Ripple CEO Brad Garlinghouse has made his position clear: he still believes in bitcoin as an asset, but he has serious reservations about the financial machinery Michael Saylor's Strategy has built around acquiring it. In a Friday interview with CNBC, Garlinghouse took direct aim at Strategy's preferred-share funding model, calling it a form of "financial engineering" that has caused real damage to the broader cryptocurrency market.

At the heart of Garlinghouse's critique is Strategy's STRC preferred stock — a share class designed to trade near $100 and pay holders an 11.5% annual dividend. The instrument was specifically engineered to give Strategy a steady mechanism for raising capital to purchase bitcoin. However, STRC has recently slipped roughly 25% below its target price, hitting a record low on Thursday and falling as much as 26% below par. Strategy's common stock followed suit, dropping to its lowest level since February 2024 and closing around $82 on Friday — all against the backdrop of bitcoin itself sliding below $59,000.

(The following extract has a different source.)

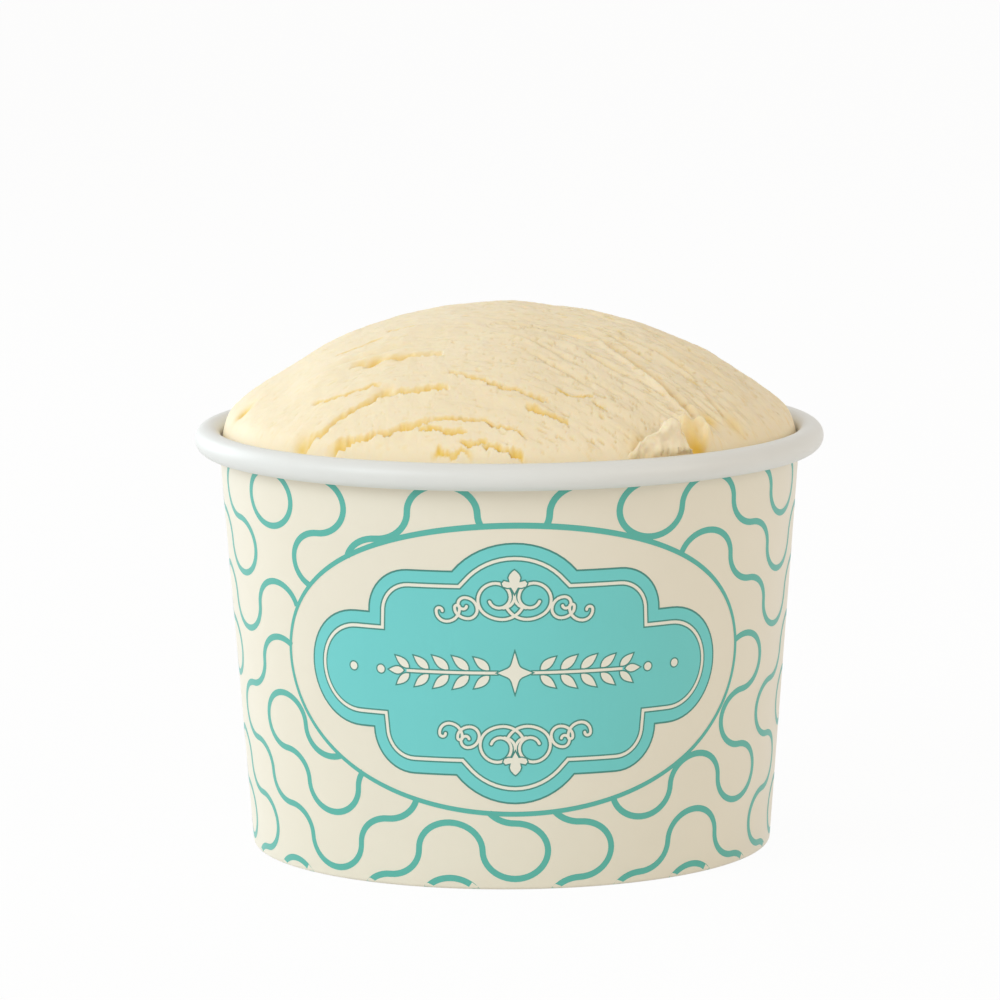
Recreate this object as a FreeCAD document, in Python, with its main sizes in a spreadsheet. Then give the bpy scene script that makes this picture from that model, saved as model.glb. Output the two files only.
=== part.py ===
import FreeCAD, Part
import math
import os
import Sketcher

# A squat paper tub of ice cream, in millimetres.
# The origin is the centre of the ring that the tub stands on, +Z is up and -Y is the front.
# The tub is two pieces of board: a cone-shaped wall with a rolled rim, and a cupped base
# whose skirt is crimped inside the wall's folded hem. The ice cream fills it and mounds over.

SIZES = [
    ("rim_radius", 48.5, "outermost radius of the rolled rim"),
    ("tub_height", 65.24, "from the ring it stands on to the top of the rim"),
    ("base_radius", 40.16, "outermost radius of the hem"),
    ("roll_radius", 2.04, "outer radius of the rim's roll"),
    ("board", 0.42, "thickness of the wall's and the base's board"),
    ("curl_gap", 0.08, "clearance between the roll's tucked turn and the wall"),
    ("tail_radius", 0.88, "radius of the last quarter turn inside the roll"),
    ("hem_corner", 0.55, "outer radius of the hem's two pressed corners"),
    ("crimp_gap", 0.06, "clearance on each side of the skirt inside the hem"),
    ("recess", 5.0, "height of the base's underside over the standing ring"),
    ("tuck_gap", 0.5, "from the hem's tucked edge to the base's underside"),
    ("base_corner", 0.28, "inner radius of the base's turned edge"),
    ("lap_step", 0.3, "how far the lap seam stands out of the wall"),
    ("lap_width", 8.0, "width of the lap seam, up the back"),
    ("lap_end_gap", 0.35, "from the roll's underside down to the lap's upper end"),
    ("fill_gap", 0.15, "clearance between the ice cream and the wall"),
    ("mound_rise", 20.35, "height of the mound's top over the roll's centre"),
    ("mound_overreach", 1.714, "from the mound's edge out to the foot that the dome's curve would have"),
    ("mound_power", 0.79, "fullness of the dome: 0.5 is an ellipse, 1 a parabola"),
    ("shoulder_lean", 20.0, "degrees by which the mound's steep edge leans in, over the wall"),
    ("headroom", 6.0, "height over the mound from which its skin cuts the fill"),
    ("fill_line", 0.3, "height of the ice cream's edge on the wall, over the roll's centre"),
]

# The relief and the flake are placed on a mound whose edge has this radius, and spread with it.
RELIEF_RADIUS = 44.286

# Drag lines run across the mound from left to right and swing towards the front. A drag line's
# number is how far in front of the middle it crosses x = 0. Each lap is a ledge on one of them,
# where a layer ends behind the one in front of it: its two ends across the mound, the line's
# number at each end, how deep it dips and the width of the slope that leads down to it.
# A lap fades out towards its ends: the lower the fade, the more suddenly.
LAP_FADE = 0.7
DRAG_SLOPE = 0.3
DRAG_SWING = 0.004
LAPS = [
    (-33.0, -19.0, 37.8, 34.8, 1.4, 3.0),
    (-21.0, -9.0, 34.4, 34.7, 1.3, 3.0),
    (-27.6, -11.5, 40.6, 41.6, 1.2, 2.8),
    (-12.0, 2.8, 40.6, 41.0, 1.0, 2.2),
    (-9.0, 6.0, 31.0, 34.0, 1.2, 2.6),
    (2.4, 8.8, 36.2, 35.7, 0.9, 2.2),
    (-29.5, -19.0, 30.0, 31.8, 0.9, 2.6),
    (-24.0, -10.0, 24.5, 25.6, 1.2, 3.0),
    (-4.2, 5.2, 44.0, 43.2, 0.7, 2.0),
    (13.0, 29.0, 11.2, 18.6, 1.3, 3.4),
    (17.2, 28.6, 4.3, 6.0, 0.8, 3.0),
    (5.5, 20.8, 11.8, 12.0, 0.6, 2.6),
]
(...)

"Financial engineering does not drive long-term value," Garlinghouse stated, emphasizing that sustainable worth in the digital asset space must come from genuine utility. He argued that Saylor's team was "not focused on the right stuff," and that this misdirected focus has harmed the overall market environment for crypto assets. Despite this pointed criticism, Garlinghouse was careful to separate his view of the strategy from his view of the underlying asset, reaffirming his bullish stance on bitcoin itself.

The timing of Garlinghouse's remarks coincides with growing scrutiny of Strategy's accumulation model. Blockchain analytics firm CryptoQuant recently published a report recommending that Strategy pause its bitcoin purchases and focus on rebuilding cash reserves. According to the report, the financial cushion backing STRC's dividend payments has shrunk dramatically — from more than seven years of coverage down to approximately 14 months. When STRC trades below its $100 anchor price, the company's ability to issue new shares and funnel proceeds into bitcoin effectively stalls, which is precisely the situation Strategy is navigating right now.

Not everyone shares Garlinghouse's gloomy assessment of the model's structural integrity. Mark Palmer, an analyst at Benchmark-StoneX, pushed back against the more dire interpretations, arguing that Strategy's funding engine has become "less efficient" rather than fundamentally broken. Palmer also dismissed comparisons between STRC and assets that have collapsed entirely, suggesting the current turbulence does not signal an irreversible failure.

Garlinghouse runs Ripple, the company behind XRP — a digital asset that competes with bitcoin in parts of the crypto ecosystem. While his competitive position is worth noting, his technical critique of Strategy's preferred-stock structure echoes concerns raised independently by analysts and market observers. The broader question now facing the industry is whether Strategy's approach represented a brilliant innovation in corporate bitcoin accumulation or a fragile construct that amplified market risk during a downturn. With bitcoin hovering below $59,000 and STRC at record lows, that debate has taken on renewed urgency.